=== Entries with parts and joints ===
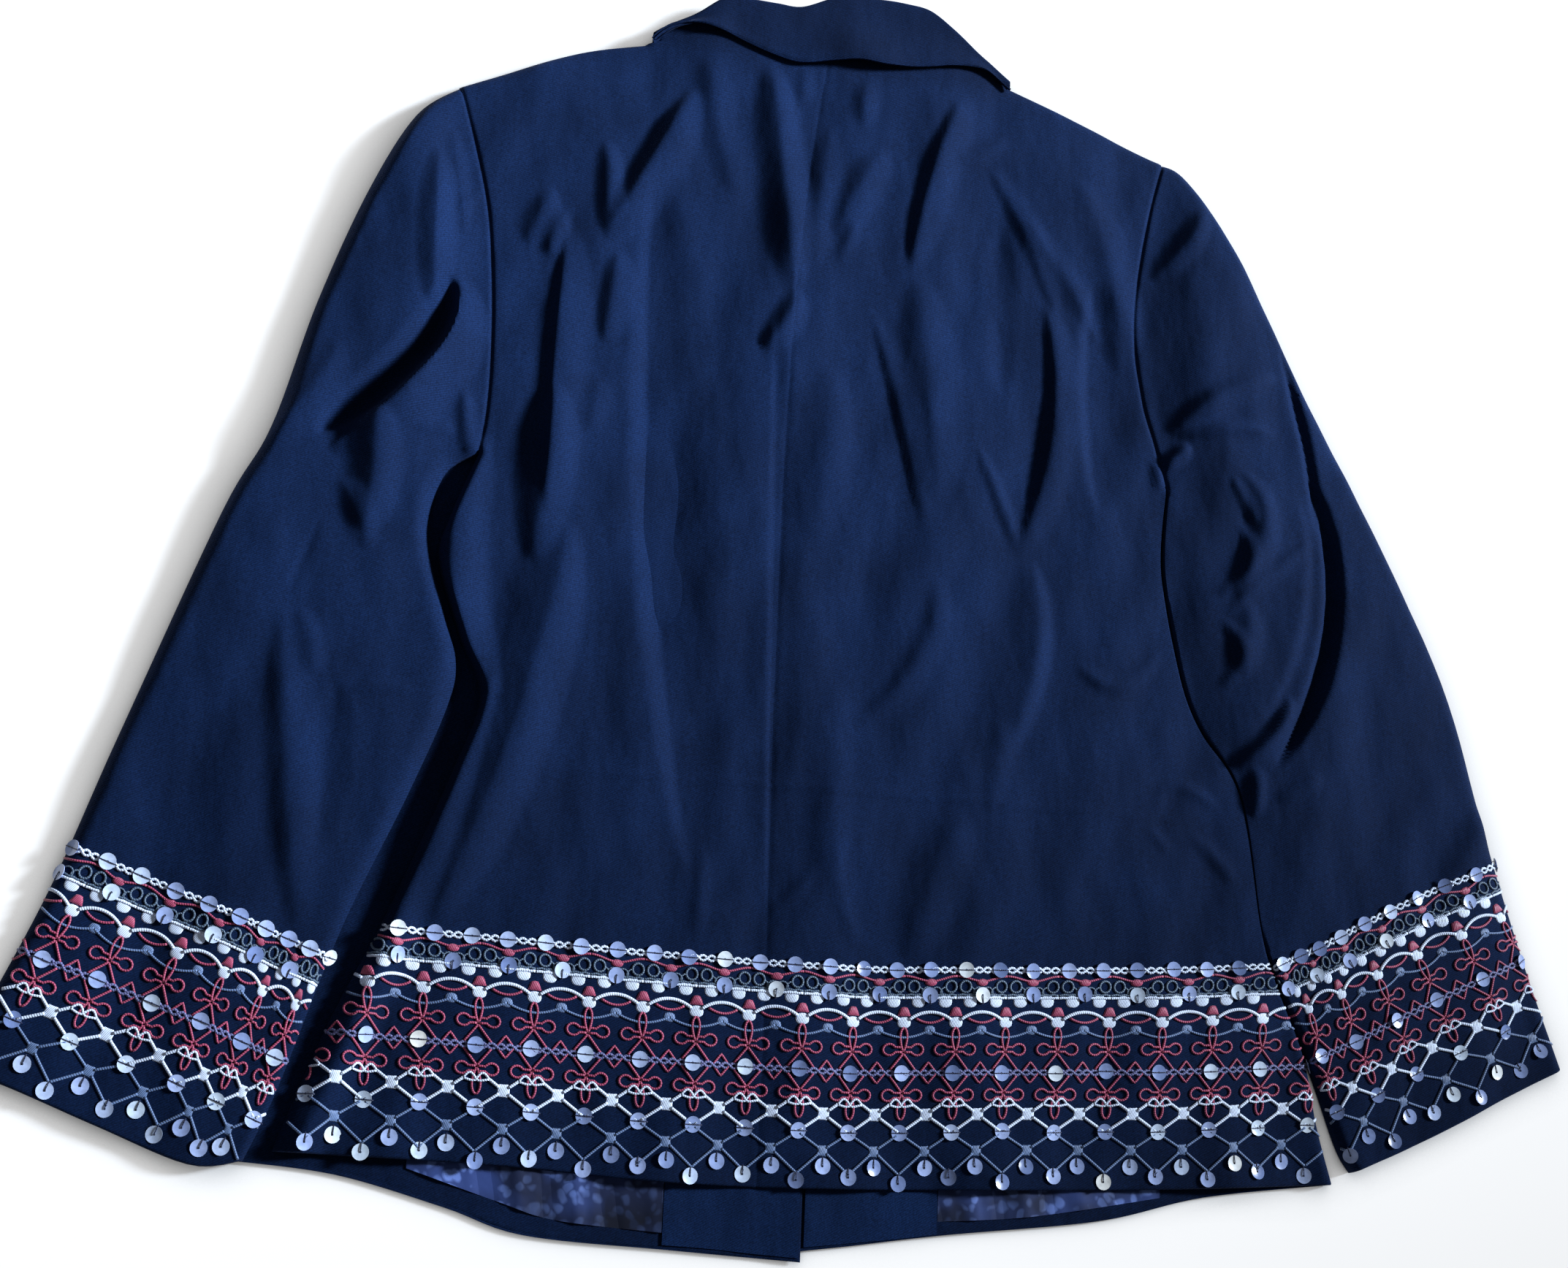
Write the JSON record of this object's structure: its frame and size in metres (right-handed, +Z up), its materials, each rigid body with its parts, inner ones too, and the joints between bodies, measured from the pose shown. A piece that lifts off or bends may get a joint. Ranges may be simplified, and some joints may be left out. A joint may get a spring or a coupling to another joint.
{
  "type": "sequin jacket laid flat",
  "caption": "Tailored navy jacket with long sleeves and a turned-down collar, laid face down, with a thread and sequin border at hem and cuffs.",
  "frame": {"origin": "middle of the jacket's footprint, on the surface that it lies on", "axes": "+Z up out of the back, +Y towards the collar, +X towards the wearer's right sleeve"},
  "size_m": [0.867, 0.7345, 0.0229],
  "materials": {
    "navy_cloth": "fine twill, matte with a faint sheen",
    "navy_under": "fine twill, matte",
    "lining": "jacquard satin"
  },
  "bodies": {
    "root": {"back_left": "navy_cloth", "back_right": "navy_cloth", "front_left": "navy_cloth", "front_right": "navy_cloth", "sleeve_left_top": "navy_cloth", "sleeve_left_under": "navy_under", "sleeve_right_top": "navy_cloth", "sleeve_right_under": "navy_under", "collar": "navy_cloth", "facing_left": "navy_cloth", "facing_right": "navy_cloth", "lining_left": "lining", "lining_right": "lining", "lapel_left": "navy_cloth", "lapel_right": "navy_cloth", "collar_end_left": "navy_cloth", "collar_end_right": "navy_cloth"}
  },
  "joints": []
}
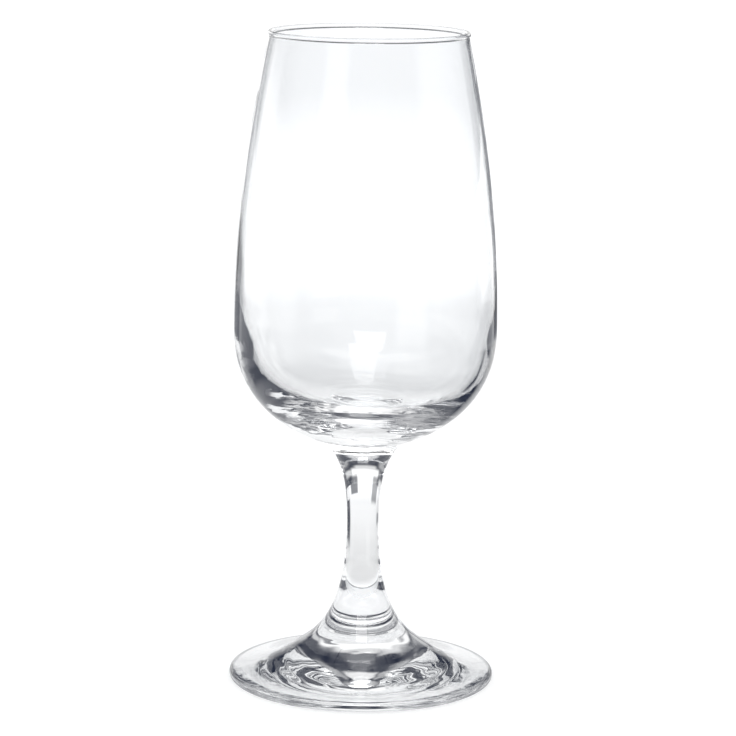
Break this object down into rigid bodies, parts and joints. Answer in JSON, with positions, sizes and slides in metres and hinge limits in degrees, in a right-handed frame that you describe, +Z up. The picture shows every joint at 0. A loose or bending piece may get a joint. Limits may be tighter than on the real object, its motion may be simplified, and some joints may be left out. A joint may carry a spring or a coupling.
{
  "type": "sherry glass",
  "caption": "Small clear stemmed glass for fortified wine: a tall bowl that narrows to a beaded lip, on a short drawn stem and a round foot.",
  "frame": {"origin": "centre of the ring that the foot rests on, at table level", "axes": "+Z up the glass's axis towards the lip; the glass is round about Z, so +X and +Y are alike"},
  "size_m": [0.0572, 0.0572, 0.14],
  "materials": {
    "clear_glass": "clear, fire-polished soda-lime glass"
  },
  "bodies": {
    "root": {"foot": "clear_glass", "stem": "clear_glass", "bowl": "clear_glass"}
  },
  "joints": []
}
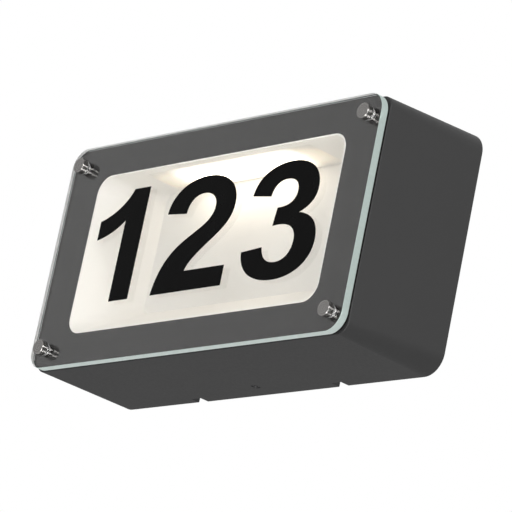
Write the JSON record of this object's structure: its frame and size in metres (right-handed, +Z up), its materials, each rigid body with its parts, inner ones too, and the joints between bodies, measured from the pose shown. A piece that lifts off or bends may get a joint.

=== EXERCISE ===
Produce an exact copy of the lines from the one containing "Break this object" through the last line, and of nothing else.

=== TASK SOLUTION ===
Break this object down into rigid bodies, parts and joints. Answer in JSON, with positions, sizes and slides in metres and hinge limits in degrees, in a right-handed frame that you describe, +Z up. The picture shows every joint at 0. A loose or bending piece may get a joint. Limits may be tighter than on the real object, its motion may be simplified, and some joints may be left out. A joint may carry a spring or a coupling.
{
  "type": "sherry glass",
  "caption": "Small clear stemmed glass for fortified wine: a tall bowl that narrows to a beaded lip, on a short drawn stem and a round foot.",
  "frame": {"origin": "centre of the ring that the foot rests on, at table level", "axes": "+Z up the glass's axis towards the lip; the glass is round about Z, so +X and +Y are alike"},
  "size_m": [0.0572, 0.0572, 0.14],
  "materials": {
    "clear_glass": "clear, fire-polished soda-lime glass"
  },
  "bodies": {
    "root": {"foot": "clear_glass", "stem": "clear_glass", "bowl": "clear_glass"}
  },
  "joints": []
}
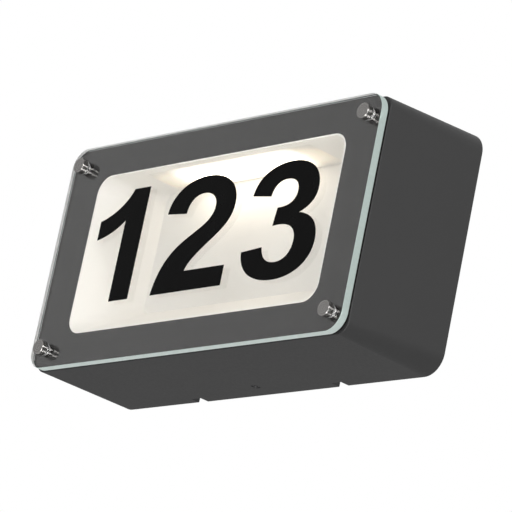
Write the JSON record of this object's structure: its frame and size in metres (right-handed, +Z up), its materials, each rigid body with its parts, inner ones too, and the joints between bodies, measured from the pose shown. A piece that lifts off or bends may get a joint.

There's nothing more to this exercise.